On one of my trips to visit her, Mom Mom noticed that I used the same 20-year old beach towel all week, despite a full linen closet. "Use a clean towel, would you, honey?" she called as I packed my beach bag one morning. "This one's fine, Mom Mom!" I reassured her, "Besides, it's my favorite."

"Well if you like it so much, you should keep the damn thing. Lord knows I don't need it."

Classic Mom Mom.

I did keep the damn thing. I took it home with me at the end of that week and it's been with me ever since. I moved it from house to house...linen closet to linen closet...and, to be honest, I didn't even use it that much. It just made me smile when I opened the closet door and saw it in there. I never told Sam the story of Mom Mom's Sun Towel.

Until tonight. Through tears.

He felt terrible, of course, that he used my beloved late grandmother's gift to sop up sewage water in our basement.

Evan, my Finder, suggested that they "just go find it, Daddy.

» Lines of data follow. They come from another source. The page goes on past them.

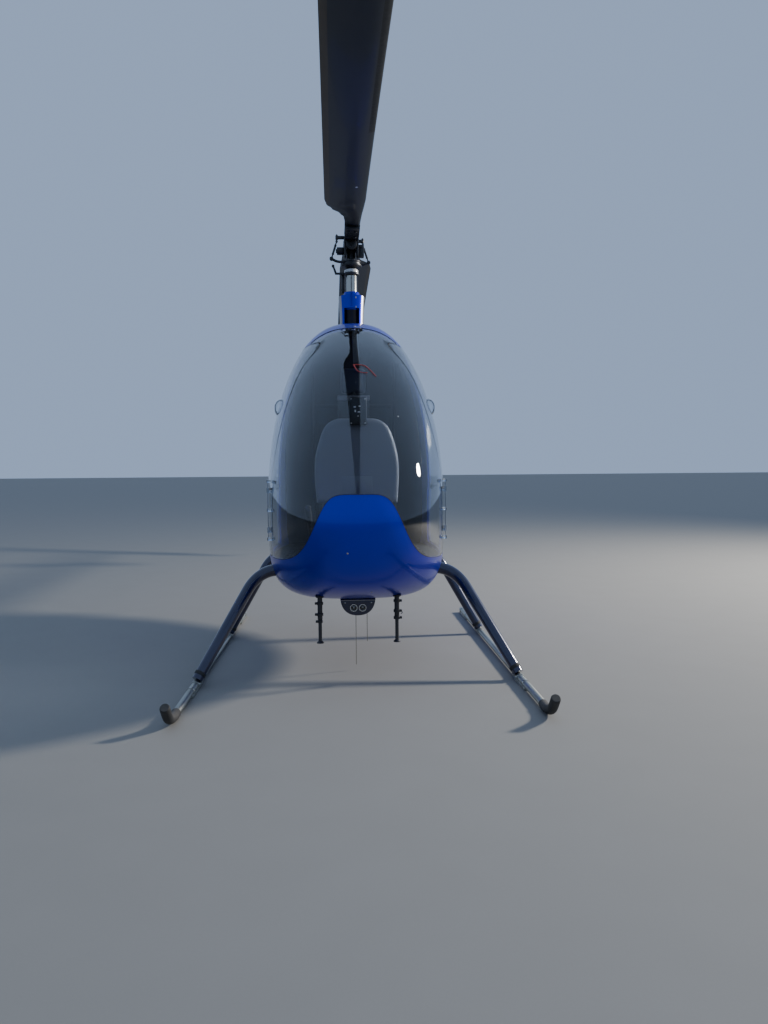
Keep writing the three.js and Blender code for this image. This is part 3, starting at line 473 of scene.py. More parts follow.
def on_side(side, station, z, proud=0):
    """A point on the pod's flank, standing proud of it by a little, and its outward direction."""
    slope_y, slope_z = slopes(pod_x, station, z, 4)
    return lifted((side * pod_x(station, z), station, z), (side, -slope_y, -slope_z), proud)


def on_nose(x, z, proud=0):
    """A point on the pod's front for an x and a height, and its outward direction."""
    slope_x, slope_z = slopes(pod_station, x, z, 3)
    return lifted((x, pod_station(x, z), z), (slope_x, -1, slope_z), proud)


def on_tail(x, z, proud=0):
    """A point on the pod's rear for an x and a height, and its outward direction."""
    slope_x, slope_z = slopes(tail_station, x, z, 3)
    return lifted((x, tail_station(x, z), z), (-slope_x, 1, -slope_z), proud)


def pod_section(station):
    """Corners of the pod's section at a station."""
    corners = []
    for c, s in around(POD_SIDES):
        waist, reach, roundness = pod_half(station, s >= 0)
        x, rise = (math.copysign(abs(v) ** (2 / roundness), v) for v in (c, s))
        corners.append((pod_value(HALF_WIDTH, station) * x, station, waist + abs(reach) * rise))
    return corners


def pod(bm):
    """The whole pod as one closed body."""
    shares = between(0, 1, POD_STEPS)[1:]
    rings = loft(bm, [pod_section(POD_END * (0.55 * t ** 2.2 + 0.45 * t)) for t in shares], caps=False)
    bmesh.ops.contextual_create(bm, geom=rings[-1])
    tip = bm.verts.new((0, 0, POD_SECTIONS[0][TOP]))
    for edge in rings[0]:
        bm.faces.new((tip, *edge.verts))


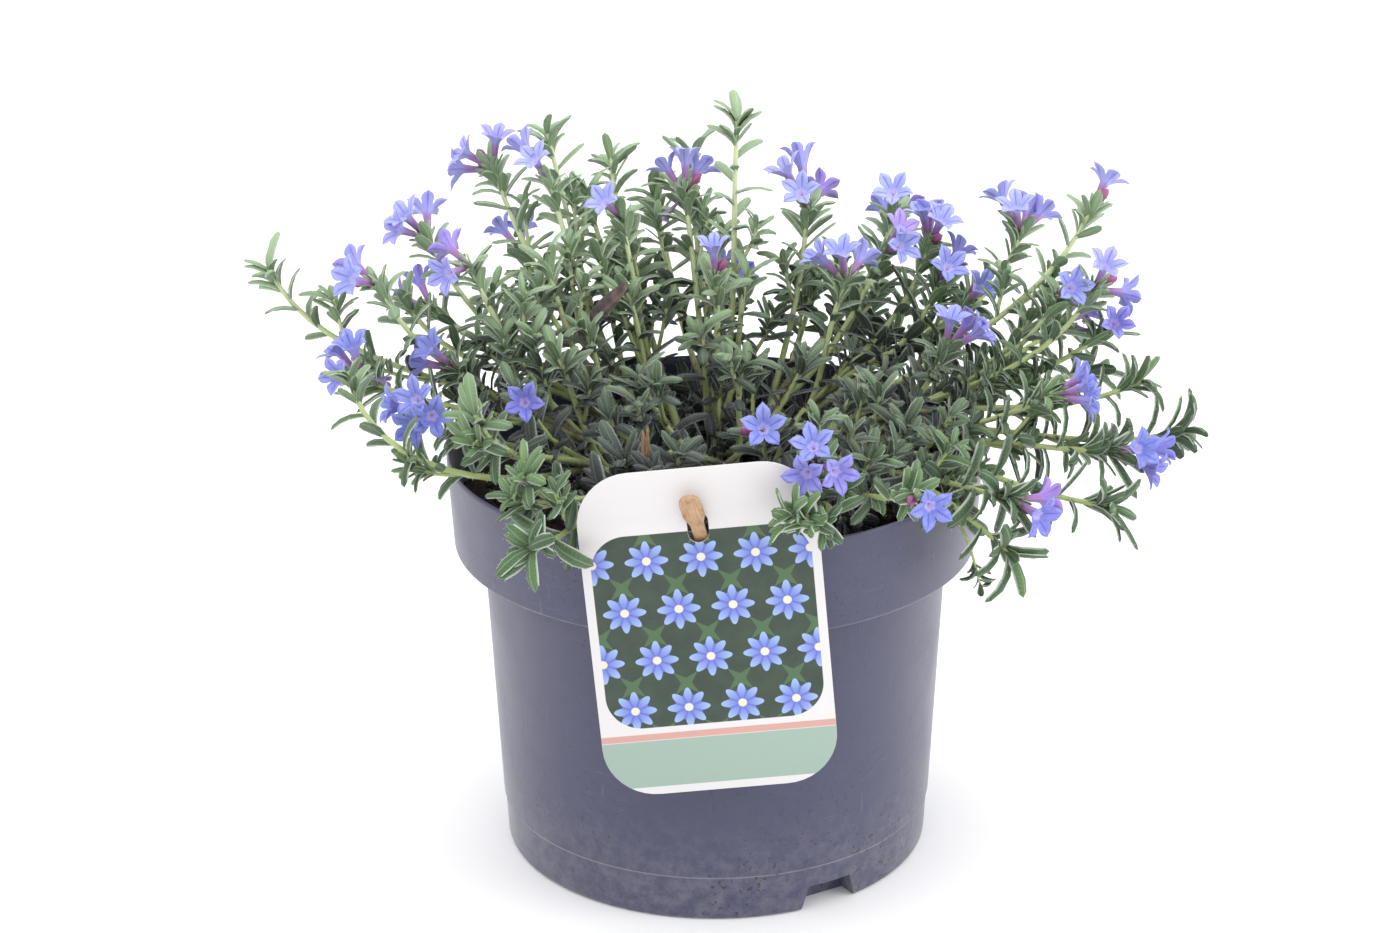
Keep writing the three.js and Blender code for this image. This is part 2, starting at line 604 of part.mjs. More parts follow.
function budGeometry(length) {
  const profile = [[0, 0], [TUBE_RADIUS, 0], [BUD_RADIUS, BUD_WIDEST * length], [0, length]];
  const turned = new THREE.LatheGeometry(profile.map(([x, y]) => new THREE.Vector2(x, y)), STEM_SIDES);
  return turned.rotateX(Math.PI / 2);
}

function towards(geometry, seat, direction, roll) {
  const turn = new THREE.Quaternion().setFromUnitVectors(new THREE.Vector3(0, 0, 1), direction);
  geometry.rotateZ(roll).applyQuaternion(turn).translate(...seat);
  return solidFrom(geometry);
}

// A bloom: the flowers and buds of one shoot, joined where their stalks meet. A flower that would touch
// something is turned or opens less.
function bloomSolid(curve, shoot) {
  const seat = curve.v3.clone().addScaledVector(curve.getTangent(1), SEAT_RISE);
  const blooms = [];
  for (const flower of shoot.flowers) {
    const roll = (360 / LOBES) * draw();
    const tries = SIZES.flatMap((size) => ROLLS.map((more) => [size, radians(roll + more)]));
    const options = tries.map(([size, angle]) => towards(
      flowerGeometry(flower[2] ?? FLOWER_LENGTH, size), seat, facing(flower), angle));
    const clear = options.filter((option) => isClear(option, GAP, placed));
    const ranked = clear.map((option, k) => ({
      option, cost: joined([...blooms, option]).numTri() + 2 * k }));
    ranked.sort((a, b) => a.cost - b.cost);
    blooms.push(ranked[0].option);
  }
  for (const bud of shoot.buds ?? []) {
    blooms.push(towards(budGeometry(bud[2] ?? BUD_LENGTH), seat, facing(bud), 0));
  }
  return joined(blooms);
}

place('pot', potSolid(), potPlastic);
place('soil', soilSolid(), peat);
place('label', labelSolid(), card);
place('peg', pegSolid(0), pegWood);
place('split_stick', stickSolid(0), splitWood);

const two = (number) => String(number).padStart(2, '0');
const sprays = SPRAYS.map((spray, k) => ({ ...spray, name: `spray_${two(k + 1)}`, ...sprayStems(spray) }));
for (const spray of sprays) placed.push({ name: spray.name, ...boxed(spray.stems) });

let bloomCount = 0;
for (const { curves, shoots } of sprays) {
  shoots.forEach((shoot, k) => {
    if (!shoot.flowers) return;
    bloomCount += 1;
    place(`bloom_${two(bloomCount)}`, bloomSolid(curves[k], shoot), petals);
  });
}

// Leaves wind up each shoot and end in a tuft at its tip. One that would touch a neighbour turns round the
// stem, and one with no room is left out.
function leavesOf(spray) {
  const leaves = [];
  spray.curves.forEach((curve, k) => {
    const others = [
      ...placed.filter((other) => other.name !== spray.name),
      ...spray.stalks.filter((_, i) => i !== k).map(boxed)];
    const count = Math.max(2, Math.round((curve.getLength() * (1 - BARE_SHARE)) / LEAF_SPACING));
    const start = draw() * 360;
    for (let i = 0; i < count + TUFT_LEAVES; i += 1) {
      const inTuft = i >= count;
      const share = Math.min(i / count, 1);
      const along = inTuft ? TUFT_PLACE : BARE_SHARE + (1 - BARE_SHARE) * share * LAST_LEAF;
      const variety = inTuft ? 1 : 1 + LEAF_VARIETY * (draw() - 0.5);
      const growth = variety * (inTuft ? TUFT_GROWTH : lerp(LOW_LEAF_GROWTH, HIGH_LEAF_GROWTH, share));
      const least = inTuft ? TUFT_OPENING : lerp(LOW_OPENING, HIGH_OPENING, share);
      const opening = radians(least + OPENING_VARIETY * draw());
      const first = start + i * (inTuft ? 360 / TUFT_LEAVES : TURN_PER_LEAF);
      const tries = OTHER_TURNS.map((more) => leafSolid(
        curve, along, radians(first + more), opening, LEAF_LENGTH * growth, LEAF_WIDTH * growth,
        inTuft ? 1 : LEAF_RINGS));
      const leaf = tries.find((option) => isClear(option, GAP, others)
        && (inTuft || isClear(option, LEAF_GAP, leaves)));
      if (leaf) leaves.push(boxed(leaf));
    }
  });
  return leaves.map(({ solid }) => solid);
}

for (const spray of sprays) {
  const whole = joined([spray.stems, ...leavesOf(spray)]);
  placed.splice(placed.findIndex((other) => other.name === spray.name), 1);
  place(spray.name, whole, foliage);
}

export default group;
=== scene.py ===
# The look of the potted lithodora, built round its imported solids: a scuffed nursery pot of peat, hairy leafy
# sprays with violet-blue flowers, and a printed card held on the rim by a wooden peg.
# Blender works in metres here. Sizes below are in millimetres and are multiplied by MM where they are used.
# A pair gives the least and the most of a random draw, and a pair of radii those at the foot and at the tip.

import math
import random

import bmesh
import bpy
from mathutils import Matrix, Quaternion, Vector, noise


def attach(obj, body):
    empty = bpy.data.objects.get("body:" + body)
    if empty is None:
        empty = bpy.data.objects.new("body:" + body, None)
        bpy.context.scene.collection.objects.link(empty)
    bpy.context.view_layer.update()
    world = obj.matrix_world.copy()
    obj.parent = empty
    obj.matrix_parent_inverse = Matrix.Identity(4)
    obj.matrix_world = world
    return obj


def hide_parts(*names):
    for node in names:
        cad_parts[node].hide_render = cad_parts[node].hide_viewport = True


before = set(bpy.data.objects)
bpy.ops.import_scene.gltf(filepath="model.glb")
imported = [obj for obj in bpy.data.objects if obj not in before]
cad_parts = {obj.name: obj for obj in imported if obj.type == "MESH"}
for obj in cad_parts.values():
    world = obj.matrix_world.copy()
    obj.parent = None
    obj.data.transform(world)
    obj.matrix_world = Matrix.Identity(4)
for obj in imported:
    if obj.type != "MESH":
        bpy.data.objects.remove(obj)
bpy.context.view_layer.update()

MM = 0.001
UP = Vector((0, 0, 1))
SEED = 20261

# The photograph's camera: it looks along +Y, down on the plant
PHOTO_WIDTH = 1400
FOCAL_PIXELS = 3387
CAMERA_DISTANCE = 1204
CAMERA_ELEVATION = 21.58
CAMERA_ROLL = -0.36
CAMERA_TARGET = (-5.2, 0, 140.4)
CAMERA_RANGE = 20000

# The studio: half the floor's side, and each lamp's place, size (metres) and power (watts)
FLOOR_REACH = 9000
LAMP_AIM = (0, 0, 0.15)
LAMPS = {
    "left_softbox": ((-1.6, -1.0, 1.2), (1.2, 1.6), 5),
    "right_softbox": ((1.7, -0.7, 0.9), (1.2, 1.6), 14),
    "top_softbox": ((0, 0.3, 2.0), (1.8, 1.4), 12)}
WORLD_STRENGTH = 1.35

# Driving sizes: those of the pot, soil, card, peg and stick are the same as those of the solids
POT_HEIGHT = 149
RIM_RADIUS = 95
COLLAR_HEIGHT = 34.4
COLLAR_FOOT = POT_HEIGHT - COLLAR_HEIGHT
COLLAR_FOOT_RADIUS = 93
BODY_TOP_RADIUS = 82.8
BASE_RADIUS = 76.5
POT_WALL = 1.8
POT_FLOOR = 2.2
LIP = 0.9
POT_SIDES = 144
FOOT_LINE_HEIGHT = 17
FOOT_LINE_STEP = 0.5
NOTCH_WIDTH = 23
NOTCH_TOP_WIDTH = 17
NOTCH_HEIGHT = 9.5
NOTCH_DEPTH = 9
NOTCH_AZIMUTHS = (-59, 121)
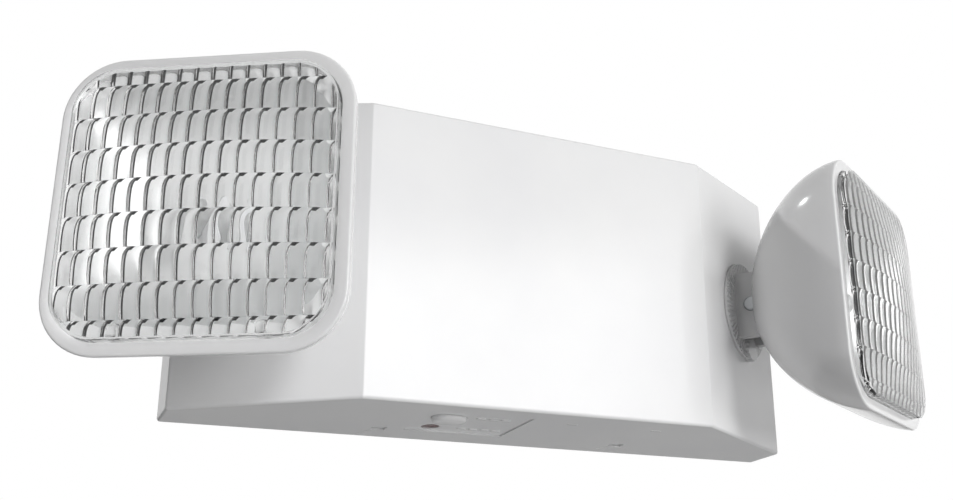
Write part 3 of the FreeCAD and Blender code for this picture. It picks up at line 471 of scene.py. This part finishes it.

We'll look in the trash can!" I assured Evan (and Sam) that I didn't really need the towel. And, in a way, it's kind of perfect this way: This is the kind of story that, if she heard it today, would make Mom Mom laugh her deep, hearty, belly laugh. The laugh that carried with it the joy and love that always spilled out of her in the presence of her grandchildren and great grandchildren. (I can still hear it. That laugh. I'm so happy that my kids got to hear it, too. They might not remember her laugh when they're older, but they heard it. They felt that joy, that love. And they'll remember their Great Mom Mom.)

I don't miss the towel. But I do miss that Peggy Louise.

Lesson Learned:
Our family will gather together a month from today to celebrate her life. There won't be a funeral. ("Who would come?" she said, "All of my friends are dead!" She's wrong, of course. She never gave herself credit for the number of lives she touched through her years of volunteering and serving others. It would have been a packed house.) Instead, she wanted her family to be together...it didn't matter when or where...just together. We've rented a beach house and we'll have a weekend of remembrance and story-telling...together.

I guess I'll just have to bring a different beach towel.